◆ WHAT YOU NEED TO DO ◆
From the listing below, pull out the lines that hold "node".
= = = = =
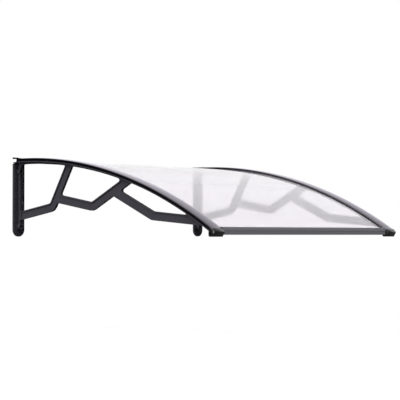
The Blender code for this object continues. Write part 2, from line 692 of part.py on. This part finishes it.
def rear_cap(side):
    """Plate that closes a trim's rear end above the sheet; its lip meets the wall and falls inwards."""
    name = "rear_cap_" + side_name(side)
    half = TRIM_WIDTH / 2
    foot = -SHEET_THICKNESS
    section = [(-half, foot)] + crown_run(half, TRIM_SHOULDER_RISE, TRIM_CROWN_RISE)
    section += [(half, GAP), (-half + TRIM_WALL, GAP), (-half + TRIM_WALL, foot)]
    section = [(side * across, rise) for across, rise in section]
    trim_end = angle_at(SHEET_RADIUS, TRIM_REAR_DEPTH) - GAP / SHEET_RADIUS
    path = [arch_point(SHEET_RADIUS, trim_end - REAR_CAP_THICKNESS / SHEET_RADIUS),
            arch_point(SHEET_RADIUS, trim_end)]
    body = add_object(name, swept_mesh(name, section, path), CANOPY,
                      material("cap_plastic", (0.03, 0.03, 0.034), 0.3), (side * BRACKET_X, 0, 0))
    low = arch_height(SHEET_RADIUS + TRIM_SHOULDER_RISE, TRIM_REAR_DEPTH) - GAP
    reach = TRIM_REAR_DEPTH - REAR_CAP_THICKNESS / 2
    high = low + REAR_LIP_THICKNESS
    outline = [(0, low), (reach, low), (reach, low + REAR_LIP_NOSE), (0, high)]
    mesh = outline_mesh(name + "_lip", [outline], TRIM_WIDTH)
    for vertex in mesh.vertices:
        if side * vertex.co.z > 0 and vertex.co.y > low + REAR_LIP_NOSE / 2:
            vertex.co.y -= REAR_LIP_FALL
    lip = add_object(name + "_lip", mesh, GUIDES, None, (side * BRACKET_X, 0, 0), SIDE_TURN)
    boolean(body, lip, "UNION")


def slot_heights():
    """Low and high side of the rear rail's slot around the edge of the sheet."""
    return (arch_height(SHEET_UNDERSIDE, SHEET_REAR_DEPTH) - GAP,
            arch_height(SHEET_RADIUS, TRIM_REAR_DEPTH) + GAP)


def rear_rail():
    """Hollow rail along the wall between the brackets, with a slot that holds the sheet's edge."""
    wall = RAIL_WALL
    mouth = TRIM_REAR_DEPTH
    slot_low, slot_high = slot_heights()
    low = slot_low - wall
    top = slot_high + wall
    stop = SHEET_REAR_DEPTH - GAP
    outer = [(0, low), (mouth, low), (mouth, slot_low), (stop, slot_low), (stop, slot_high),
             (mouth, slot_high), (mouth, top), (0, top)]
    inner = [(wall, low + wall), (stop - wall, low + wall), (stop - wall, top - wall), (wall, top - wall)]
    mesh = outline_mesh("rear_rail", [outer, inner], 2 * (INNER_X - GAP))
    add_object("rear_rail", mesh, CANOPY, material("bar_aluminium", (0.16, 0.16, 0.17), 0.35, 0.6),
               rotation=SIDE_TURN)


def wall_seal():
    """Soft strip on the rear rail that closes the gap to the wall between the rear caps."""
    low = slot_heights()[1] + RAIL_WALL + GAP
    reach = TRIM_REAR_DEPTH - REAR_CAP_THICKNESS - 2 * GAP
    high = low + SEAL_THICKNESS
    section = [(0, low), (reach, low), (reach, low + SEAL_NOSE), (SEAL_CREST, high), (0, high)]
    mesh = outline_mesh("wall_seal", [section], 2 * (INNER_X - GAP))
    add_object("wall_seal", mesh, CANOPY, material("gasket_rubber", (0.015, 0.015, 0.016), 0.7),
               rotation=SIDE_TURN)


for old in list(bpy.data.objects):
    bpy.data.objects.remove(old)

CANOPY = bpy.data.collections.new("door_canopy")
GUIDES = bpy.data.collections.new("guides")
bpy.context.scene.collection.children.link(CANOPY)
bpy.context.scene.collection.children.link(GUIDES)

roof_sheet()
front_bar()
rear_rail()
wall_seal()
for end in (-1, 1):
    bracket(end)
    side_trim(end)
    trim_gasket(end)
    front_cap(end)
    rear_cap(end)
    for place, slant in enumerate(screw_angles()):
        clamp_screw(end, place + 1, slant)
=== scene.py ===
"""Looks of the polycarbonate door canopy: materials, rounded edges, light and camera.

Every piece is a welded copy of its CAD solid in the CAD's place; the brackets, side trims, front bar and rear
rail also get their edges rounded.
"""
from math import radians

import bmesh
import bpy
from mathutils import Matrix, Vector


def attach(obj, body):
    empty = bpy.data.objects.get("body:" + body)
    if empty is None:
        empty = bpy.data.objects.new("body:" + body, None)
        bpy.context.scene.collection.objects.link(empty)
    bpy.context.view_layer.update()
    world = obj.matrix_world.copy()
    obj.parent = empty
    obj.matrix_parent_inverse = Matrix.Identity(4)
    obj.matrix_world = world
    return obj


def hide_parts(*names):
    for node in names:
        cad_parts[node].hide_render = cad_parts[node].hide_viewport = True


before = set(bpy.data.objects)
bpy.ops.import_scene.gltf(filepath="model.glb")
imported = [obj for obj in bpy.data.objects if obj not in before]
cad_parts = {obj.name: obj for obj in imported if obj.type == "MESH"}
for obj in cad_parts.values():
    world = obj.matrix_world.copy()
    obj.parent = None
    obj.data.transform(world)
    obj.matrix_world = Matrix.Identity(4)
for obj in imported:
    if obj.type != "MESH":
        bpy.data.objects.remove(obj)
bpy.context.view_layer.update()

# Places on the brackets, in metres, by which their edges are chosen
BRACKET_X = 0.475
WALL_Y = 0.459
WEB_HALF_WIDTH = 0.005
PLATE_HALF_WIDTH = 0.025
PLATE_DEPTH = 0.007
RIB_DEPTH = 0.0175
FOOT_HEIGHT = 0.024
NEAR = 0.0002

# Edges that turn more than this are rounded
SHARP_TURN = radians(38)

FLOOR_Z = -0.9
FLOOR_HALF_SIZE = 7.0

# Lights: heading, cosines where each starts and is full, strength
BACKDROP = (0.78, 0.60, 0.16)
BACKDROP_START = 0.50
BACKDROP_FULL = 0.82
AMBIENT = 0.02
LIGHTS = (
    ((0.30, 0.05, 1), 0.72, 0.90, 0.3),
    (BACKDROP, BACKDROP_START, BACKDROP_FULL, 0.90),
    ((-0.90, 0.12, 0.40), 0.74, 0.90, 2.9),
    ((-0.1, -0.55, 0.86), 0.84, 0.94, 2.65),
)
DARK_SECTOR = ((-0.80, 0.60, -0.05), 0.93, 0.966, 0.96)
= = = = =
◆ RESPONSE TO THE TASK ◆
    for node in names:
        cad_parts[node].hide_render = cad_parts[node].hide_viewport = True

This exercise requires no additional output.